**TASK TO CARRY OUT:**
The required output is every line from the beginning of the entries below through the line that includes "widest_opening = 60.0", copied exactly.

**RECORDS SHOWN:**
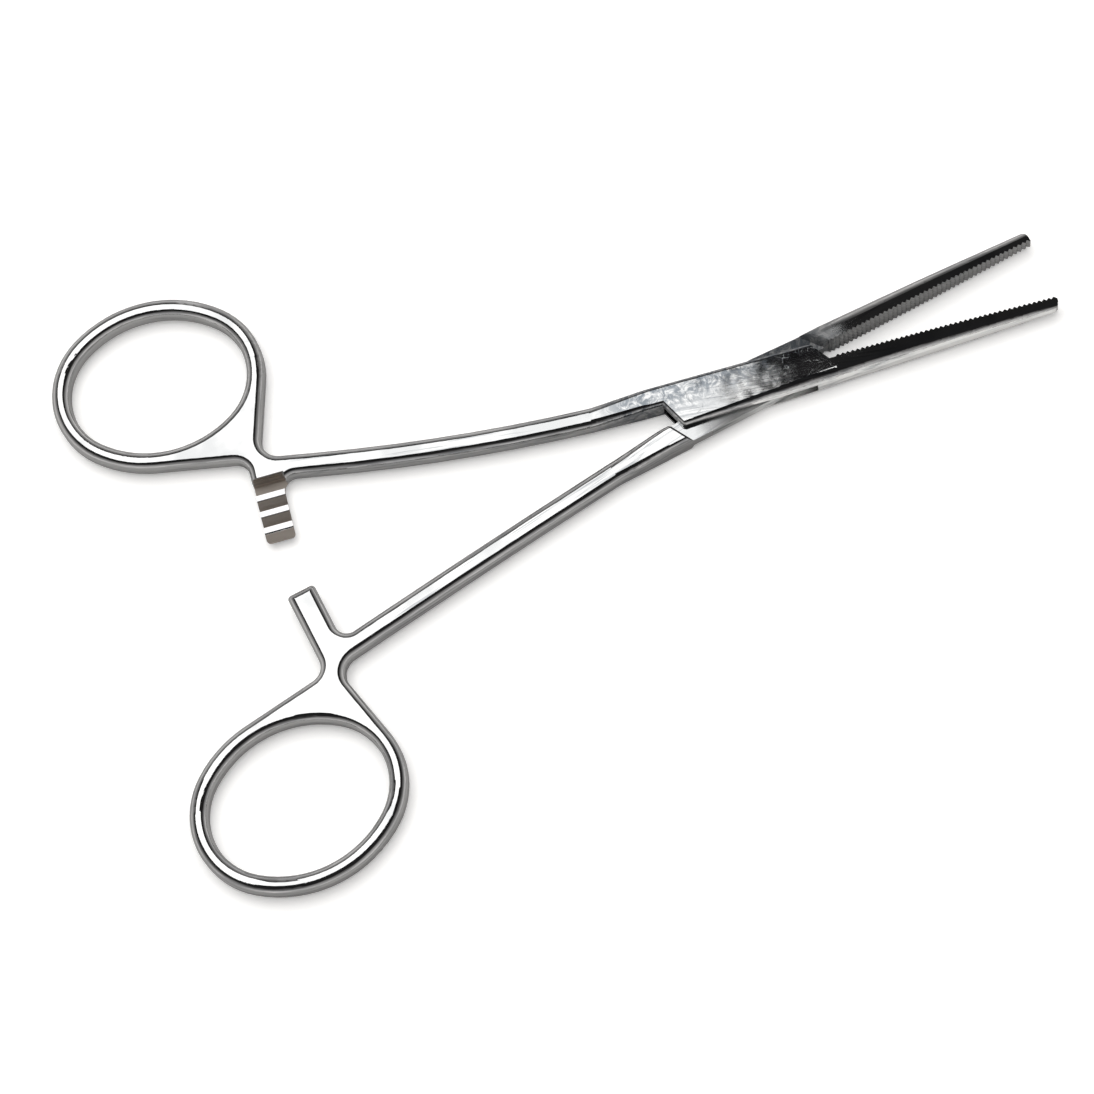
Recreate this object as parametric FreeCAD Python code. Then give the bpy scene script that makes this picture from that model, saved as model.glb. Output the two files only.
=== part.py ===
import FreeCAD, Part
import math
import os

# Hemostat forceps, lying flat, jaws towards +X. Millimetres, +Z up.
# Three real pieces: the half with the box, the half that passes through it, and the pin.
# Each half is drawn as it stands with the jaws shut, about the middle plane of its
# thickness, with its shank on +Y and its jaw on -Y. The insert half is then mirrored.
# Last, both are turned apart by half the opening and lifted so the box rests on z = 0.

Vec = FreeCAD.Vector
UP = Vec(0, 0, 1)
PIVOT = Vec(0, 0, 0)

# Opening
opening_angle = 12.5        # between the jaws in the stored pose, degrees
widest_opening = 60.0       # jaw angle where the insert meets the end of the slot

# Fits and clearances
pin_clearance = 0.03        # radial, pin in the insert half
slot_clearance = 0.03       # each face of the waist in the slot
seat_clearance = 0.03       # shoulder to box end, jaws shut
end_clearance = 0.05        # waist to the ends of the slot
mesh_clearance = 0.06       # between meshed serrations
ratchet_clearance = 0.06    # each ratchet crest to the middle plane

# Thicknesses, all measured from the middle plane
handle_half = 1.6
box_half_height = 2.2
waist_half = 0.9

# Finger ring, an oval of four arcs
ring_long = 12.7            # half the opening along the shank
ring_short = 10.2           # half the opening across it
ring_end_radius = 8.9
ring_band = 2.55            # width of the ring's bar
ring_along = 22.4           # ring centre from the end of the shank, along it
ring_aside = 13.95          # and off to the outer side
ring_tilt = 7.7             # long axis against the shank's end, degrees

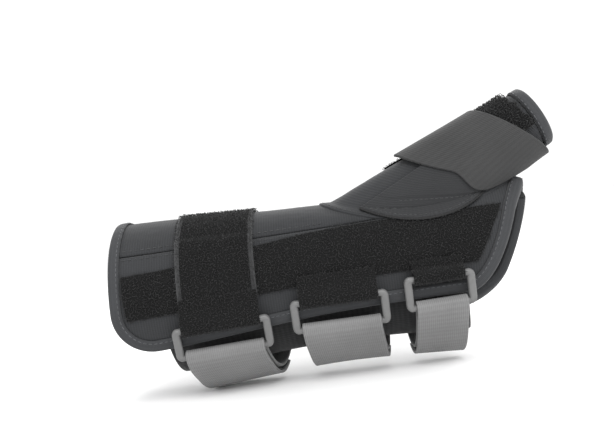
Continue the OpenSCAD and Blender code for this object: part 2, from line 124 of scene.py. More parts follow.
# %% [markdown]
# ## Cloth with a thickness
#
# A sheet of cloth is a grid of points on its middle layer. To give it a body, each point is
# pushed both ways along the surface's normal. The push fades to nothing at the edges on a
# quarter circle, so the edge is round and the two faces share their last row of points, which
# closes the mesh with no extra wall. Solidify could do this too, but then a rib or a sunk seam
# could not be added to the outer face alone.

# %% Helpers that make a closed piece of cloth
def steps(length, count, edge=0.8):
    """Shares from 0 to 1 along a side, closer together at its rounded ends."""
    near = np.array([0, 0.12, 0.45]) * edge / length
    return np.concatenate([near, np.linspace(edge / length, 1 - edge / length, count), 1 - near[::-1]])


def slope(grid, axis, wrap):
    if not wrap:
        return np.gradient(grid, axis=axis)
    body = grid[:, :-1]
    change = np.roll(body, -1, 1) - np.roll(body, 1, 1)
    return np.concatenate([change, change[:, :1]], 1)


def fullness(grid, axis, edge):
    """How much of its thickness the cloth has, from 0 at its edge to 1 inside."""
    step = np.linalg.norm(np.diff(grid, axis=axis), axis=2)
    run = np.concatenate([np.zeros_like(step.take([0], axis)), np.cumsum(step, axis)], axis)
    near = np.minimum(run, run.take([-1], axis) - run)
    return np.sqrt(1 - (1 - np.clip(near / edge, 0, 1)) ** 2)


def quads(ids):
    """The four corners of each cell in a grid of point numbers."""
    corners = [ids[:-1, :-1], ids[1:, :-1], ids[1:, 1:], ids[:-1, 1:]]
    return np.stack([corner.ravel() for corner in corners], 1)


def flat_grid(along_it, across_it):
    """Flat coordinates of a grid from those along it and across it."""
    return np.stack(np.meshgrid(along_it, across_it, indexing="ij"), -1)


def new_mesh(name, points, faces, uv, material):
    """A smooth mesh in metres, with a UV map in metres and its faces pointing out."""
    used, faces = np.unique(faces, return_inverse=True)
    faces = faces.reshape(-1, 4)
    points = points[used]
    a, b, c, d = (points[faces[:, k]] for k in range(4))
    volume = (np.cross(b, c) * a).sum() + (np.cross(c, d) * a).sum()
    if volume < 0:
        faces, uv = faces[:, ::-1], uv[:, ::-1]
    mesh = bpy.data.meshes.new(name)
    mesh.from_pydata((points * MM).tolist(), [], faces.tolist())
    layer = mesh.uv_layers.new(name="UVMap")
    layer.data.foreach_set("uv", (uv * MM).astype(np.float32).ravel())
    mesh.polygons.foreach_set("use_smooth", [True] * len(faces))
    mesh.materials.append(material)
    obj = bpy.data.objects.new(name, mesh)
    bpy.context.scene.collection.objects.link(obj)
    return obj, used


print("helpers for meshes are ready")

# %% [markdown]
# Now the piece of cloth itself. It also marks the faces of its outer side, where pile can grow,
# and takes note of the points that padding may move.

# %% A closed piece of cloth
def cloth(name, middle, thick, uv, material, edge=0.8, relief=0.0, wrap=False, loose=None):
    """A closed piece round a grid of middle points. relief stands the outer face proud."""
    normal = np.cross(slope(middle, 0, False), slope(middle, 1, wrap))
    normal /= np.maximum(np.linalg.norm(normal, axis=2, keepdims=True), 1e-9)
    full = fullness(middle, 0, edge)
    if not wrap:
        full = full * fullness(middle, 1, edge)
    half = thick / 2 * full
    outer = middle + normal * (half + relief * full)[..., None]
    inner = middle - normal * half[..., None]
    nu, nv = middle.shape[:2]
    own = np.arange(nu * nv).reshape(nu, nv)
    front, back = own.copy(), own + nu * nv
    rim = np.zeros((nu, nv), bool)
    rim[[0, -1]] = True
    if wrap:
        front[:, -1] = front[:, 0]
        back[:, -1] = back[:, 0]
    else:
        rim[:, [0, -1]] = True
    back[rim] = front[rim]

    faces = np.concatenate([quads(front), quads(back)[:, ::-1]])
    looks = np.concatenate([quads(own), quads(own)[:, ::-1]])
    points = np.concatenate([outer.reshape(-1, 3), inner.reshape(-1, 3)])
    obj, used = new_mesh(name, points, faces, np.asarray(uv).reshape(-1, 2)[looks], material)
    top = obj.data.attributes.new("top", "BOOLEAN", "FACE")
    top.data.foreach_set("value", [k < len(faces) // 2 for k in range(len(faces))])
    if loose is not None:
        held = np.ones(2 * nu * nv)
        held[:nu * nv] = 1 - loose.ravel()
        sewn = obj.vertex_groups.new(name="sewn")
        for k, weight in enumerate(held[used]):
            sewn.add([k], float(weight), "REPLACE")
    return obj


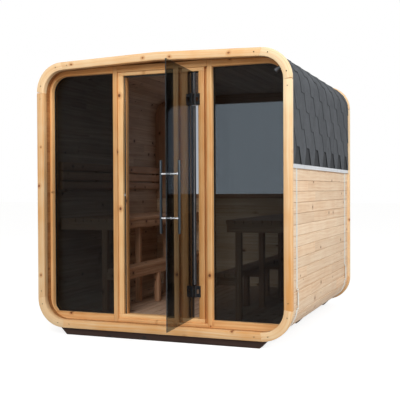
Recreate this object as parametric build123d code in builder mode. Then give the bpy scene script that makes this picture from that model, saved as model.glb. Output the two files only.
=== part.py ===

**SOLUTION FOR THIS PROBLEM:**
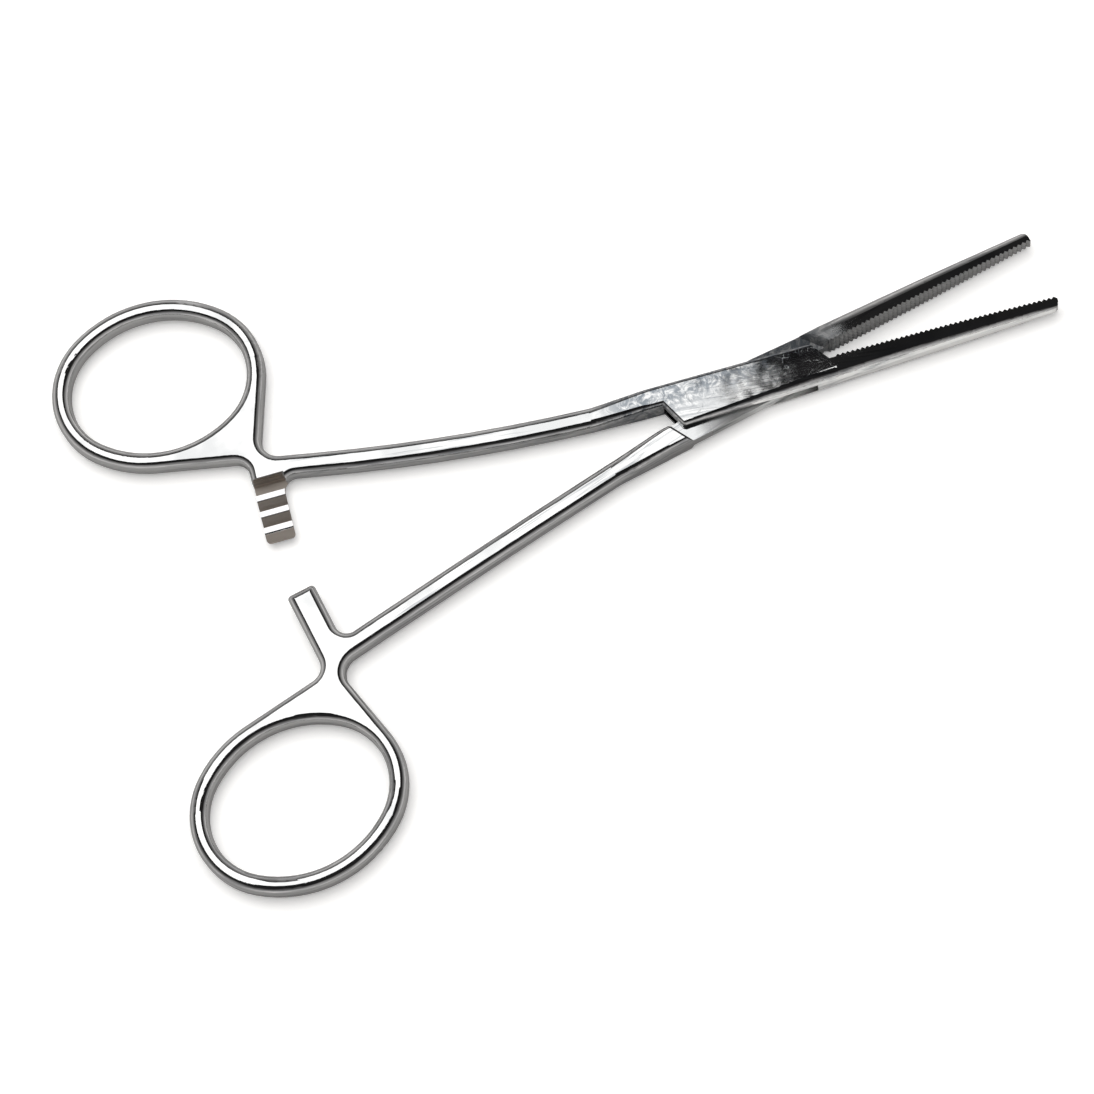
Recreate this object as parametric FreeCAD Python code. Then give the bpy scene script that makes this picture from that model, saved as model.glb. Output the two files only.
=== part.py ===
import FreeCAD, Part
import math
import os

# Hemostat forceps, lying flat, jaws towards +X. Millimetres, +Z up.
# Three real pieces: the half with the box, the half that passes through it, and the pin.
# Each half is drawn as it stands with the jaws shut, about the middle plane of its
# thickness, with its shank on +Y and its jaw on -Y. The insert half is then mirrored.
# Last, both are turned apart by half the opening and lifted so the box rests on z = 0.

Vec = FreeCAD.Vector
UP = Vec(0, 0, 1)
PIVOT = Vec(0, 0, 0)

# Opening
opening_angle = 12.5        # between the jaws in the stored pose, degrees
widest_opening = 60.0       # jaw angle where the insert meets the end of the slot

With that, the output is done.